- **WHAT IS BEING ASKED**: Beneath this instruction is a block of data; output from it exactly the lines that run from the one containing "Write the OpenSCAD" through the one containing "tape_skew = 0.65; // [0.1:0.05:0.8]", inclusive.

- **MATERIAL FOR THE TASK**:
┄┄┄┄┄┄┄┄┄┄
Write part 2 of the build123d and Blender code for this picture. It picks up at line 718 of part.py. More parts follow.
┄┄┄┄┄┄┄┄┄┄
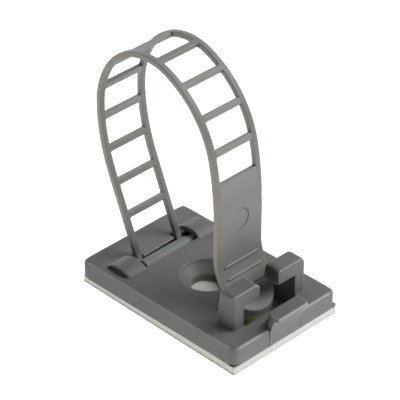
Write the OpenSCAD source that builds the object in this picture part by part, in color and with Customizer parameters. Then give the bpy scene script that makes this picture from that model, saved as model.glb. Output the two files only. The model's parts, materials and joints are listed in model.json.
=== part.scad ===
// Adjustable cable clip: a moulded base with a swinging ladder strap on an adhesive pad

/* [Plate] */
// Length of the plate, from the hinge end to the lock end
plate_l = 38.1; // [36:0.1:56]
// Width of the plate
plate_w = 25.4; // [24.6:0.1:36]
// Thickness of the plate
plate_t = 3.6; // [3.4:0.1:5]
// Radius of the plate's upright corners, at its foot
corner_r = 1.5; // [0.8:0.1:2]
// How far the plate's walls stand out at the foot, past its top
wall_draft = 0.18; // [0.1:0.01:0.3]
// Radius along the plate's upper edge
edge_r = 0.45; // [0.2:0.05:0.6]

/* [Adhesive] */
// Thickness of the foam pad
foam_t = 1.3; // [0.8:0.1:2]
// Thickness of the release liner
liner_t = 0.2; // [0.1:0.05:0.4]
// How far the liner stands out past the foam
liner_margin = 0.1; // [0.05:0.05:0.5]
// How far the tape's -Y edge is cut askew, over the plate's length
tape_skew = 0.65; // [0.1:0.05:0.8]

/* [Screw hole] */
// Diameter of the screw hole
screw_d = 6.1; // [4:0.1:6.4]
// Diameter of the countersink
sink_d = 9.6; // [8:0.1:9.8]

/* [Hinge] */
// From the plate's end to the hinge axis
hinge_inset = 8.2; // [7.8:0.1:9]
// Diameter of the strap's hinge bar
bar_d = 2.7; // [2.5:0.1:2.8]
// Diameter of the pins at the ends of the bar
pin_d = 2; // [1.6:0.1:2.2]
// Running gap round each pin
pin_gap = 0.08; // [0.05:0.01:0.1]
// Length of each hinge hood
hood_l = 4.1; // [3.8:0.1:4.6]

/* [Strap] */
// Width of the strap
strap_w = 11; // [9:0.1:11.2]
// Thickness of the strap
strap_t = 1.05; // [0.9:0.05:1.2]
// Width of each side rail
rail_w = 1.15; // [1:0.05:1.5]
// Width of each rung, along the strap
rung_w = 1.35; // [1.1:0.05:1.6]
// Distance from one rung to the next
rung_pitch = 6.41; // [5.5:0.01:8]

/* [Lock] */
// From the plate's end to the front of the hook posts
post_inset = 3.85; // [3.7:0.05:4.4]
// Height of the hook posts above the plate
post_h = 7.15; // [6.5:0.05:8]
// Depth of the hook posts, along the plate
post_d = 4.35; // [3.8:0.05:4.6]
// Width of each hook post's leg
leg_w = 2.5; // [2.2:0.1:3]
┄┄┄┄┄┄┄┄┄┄
- **TASK RESULT**:
Write the OpenSCAD source that builds the object in this picture part by part, in color and with Customizer parameters. Then give the bpy scene script that makes this picture from that model, saved as model.glb. Output the two files only. The model's parts, materials and joints are listed in model.json.
=== part.scad ===
// Adjustable cable clip: a moulded base with a swinging ladder strap on an adhesive pad

/* [Plate] */
// Length of the plate, from the hinge end to the lock end
plate_l = 38.1; // [36:0.1:56]
// Width of the plate
plate_w = 25.4; // [24.6:0.1:36]
// Thickness of the plate
plate_t = 3.6; // [3.4:0.1:5]
// Radius of the plate's upright corners, at its foot
corner_r = 1.5; // [0.8:0.1:2]
// How far the plate's walls stand out at the foot, past its top
wall_draft = 0.18; // [0.1:0.01:0.3]
// Radius along the plate's upper edge
edge_r = 0.45; // [0.2:0.05:0.6]

/* [Adhesive] */
// Thickness of the foam pad
foam_t = 1.3; // [0.8:0.1:2]
// Thickness of the release liner
liner_t = 0.2; // [0.1:0.05:0.4]
// How far the liner stands out past the foam
liner_margin = 0.1; // [0.05:0.05:0.5]
// How far the tape's -Y edge is cut askew, over the plate's length
tape_skew = 0.65; // [0.1:0.05:0.8]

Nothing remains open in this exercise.